Once the ESCs are connected, attach the flight controller to the frame. If your frame has a specific side that is the front (look for an arrow), your flight controller’s front should be pointed in the same direction.

Consult your flight controller’s documentation for the wiring between the radio receiver and flight board.

Final Frame Assembly

Secure any loose wires or components with cable ties. Assemble any remaining frame parts such as the top plate or camera mounts.

Motor Calibration

Consult your radio documentation for the procedure to bind your transmitter to the receiver. Once the radio is bound, plug one of the ESC servo connectors into the throttle channel of the receiver. With the propellers off, perform the following steps:

  1. Turn the transmitter on, move the throttle stick all the way up.
  2. Connect power from the battery to the quad. The ESC will make a series of beeps when powered on.
  3. After the tones complete, lower the throttle. The ESC will make another series of beeps confirming the calibration.
  4. Place a propeller on the motor you calibrated but DO NOT secure it. Slowly raise the throttle until the motor starts to spin. You will be able to see which direction the motor is spinning and can now lower the throttle. Consult your flight controller documentation to verify the motor is spinning in the correct direction. If it’s not, unplug the battery and swap 2 of the connections between the motor and ESC to reverse the motor rotation.
  5. Repeat for the remaining 3 motors.

Flight Controller and Radio Setup

Most flight controllers come preprogram-med for an X-quad layout. If yours does not, you will need to configure it over USB or onboard controls, depending on the flight controller. For beginner pilots, it is recommended that you verify that the default flight mode is attitude/stabilized/auto-level. The flight controller’s configuration software will also allow you to confirm that all the radio channel inputs are in the correct order or if any need to be reversed.

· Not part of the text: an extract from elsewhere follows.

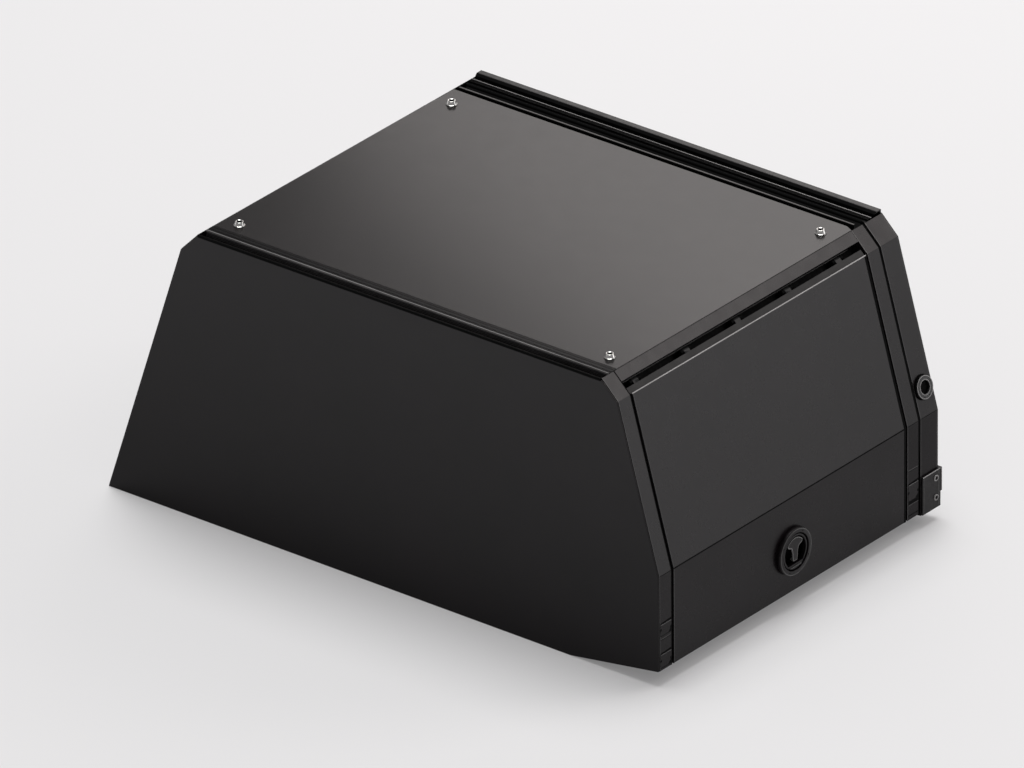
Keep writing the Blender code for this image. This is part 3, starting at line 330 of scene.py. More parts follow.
class Palette:
    """One material for each finish of the canopy."""

    side_black: Colour = (0.0058, 0.0041, 0.0050)

    def __init__(self) -> None:
        """Build every finish once."""
        black = self.side_black
        # The front, side, door and hatch coats carry painted shade at their foot: lower gloss there
        # darkens the lower part.
        self.front = PowderCoat("front_powder_coat", (0.0036, 0.0022, 0.0030), 0.32, 0.04,
                                0.30, 0.15, (0.0, 0.70)).material()
        self.side = PowderCoat("side_powder_coat", black, 0.28, 0.03, 0.36, 0.13).material()
        self.door = PowderCoat("door_powder_coat", black, 0.28, 0.03, 0.34, 0.14).material()
        self.hatch = PowderCoat("hatch_powder_coat", (0.0052, 0.0036, 0.0044), 0.28, 0.03,
                                0.30, 0.10).material()
        self.plain = PowderCoat("plain_powder_coat", black, 0.28, 0.03, 0.30).material()
        self.roof = PowderCoat("roof_powder_coat", (0.0056, 0.0042, 0.0042), 0.20, 0.01,
                               0.45).material()
        # Painted light: a grey that stands for the light on the cap rail's ribbed riser.
        self.step = PowderCoat("painted_light_riser_coat", (0.1100, 0.1050, 0.1070), 0.34, 0.03,
                               0.20).material()
        self.deck = PowderCoat("cap_rail_coat", (0.0040, 0.0039, 0.0040), 0.30, 0.02,
                               0.10).material()
        self.rail = PowderCoat("rail_powder_coat", (0.0040, 0.0040, 0.0040), 0.30, 0.02,
                               0.08).material()
        # Painted highlight: a pale glossy coat for thin strips along lit edges, folds and rims, and
        # for the bracket's screw heads.
        self.bright = PowderCoat("painted_highlight_coat", (0.2700, 0.2600, 0.2580), 0.22, 0.02,
                                 0.90).material()
        # Painted light: the strip's top is coated lighter than the black rail, standing in for the
        # light on it.
        self.brushed = BrushedCoat("painted_light_strip_coat", (0.0300, 0.0292, 0.0286)).material()
        # Painted highlights, dimmer: thin strips along lit edges, the latch's rim and the handle's
        # pull.
        self.edge = PowderCoat("painted_edge_highlight_coat", (0.0750, 0.0735, 0.0725), 0.24, 0.02,
                               0.70).material()
        # Painted highlights, faint: fine lines along the lit edges of pillars, door, hatch and
        # bracket.
        self.line = PowderCoat("painted_line_highlight_coat", (0.0340, 0.0332, 0.0328), 0.24, 0.02,
                               0.60).material()
        self.inner = PowderCoat("inner_powder_coat", (0.0110, 0.0108, 0.0110), 0.50, 0.07,
                                0.30).material()
        self.leaf = PowderCoat("leaf_powder_coat", (0.0060, 0.0059, 0.0060), 0.34, 0.03,
                               0.22).material()
        self.hardware = MouldedBlack("latch_black", (0.0060, 0.0047, 0.0054), 0.34,
                                     0.18).material()
        # Painted light: a lighter, glossier copy of the latch black for the raised bar and the lock
        # ring's face.
        self.raised = MouldedBlack("painted_light_raised_black", (0.0140, 0.0138, 0.0140), 0.26,
                                   0.45).material()
        # Painted shade: a near-black laid in gaps, creases, sockets, wells and grooves, and on
        # parts that sit in shade, where only shade falls.
        self.painted_shade = MouldedBlack("painted_shade_black", (0.0012, 0.0012, 0.0012), 0.50,
                                   0.03).material()
        self.steel = PolishedSteel("bolt_steel", (0.80, 0.79, 0.77)).material()
        self.rubber = DoorRubber("seal_rubber", (0.0060, 0.0060, 0.0062)).material()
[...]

Test Flight and Troubleshooting

Charge your battery and attach the propellers to the correct motors. Your first test flight should be used to verify that all components have been properly configured. Slowly raise the throttle until the quad almost leaves the ground. If it shakes while hovering you will need to reduce some gains in the PID tuning.

If the quad lifts off, verify the radio channels are correct. This can be performed while the quad is still on the ground and the motors are spinning. For a mode 2 radio:

  1. Move the right stick up (elevator), the quad should pitch forward.
  2. Move the right stick left (aileron), the quad should pitch to the left.
  3. Move the left stick to the left (rudder), the quad should rotate counterclockwise.

Take Flight
Your quad is now ready for practice flights — refer to our Multirotor Checklist, and only fly in areas where you can safely control your rig without harm to others.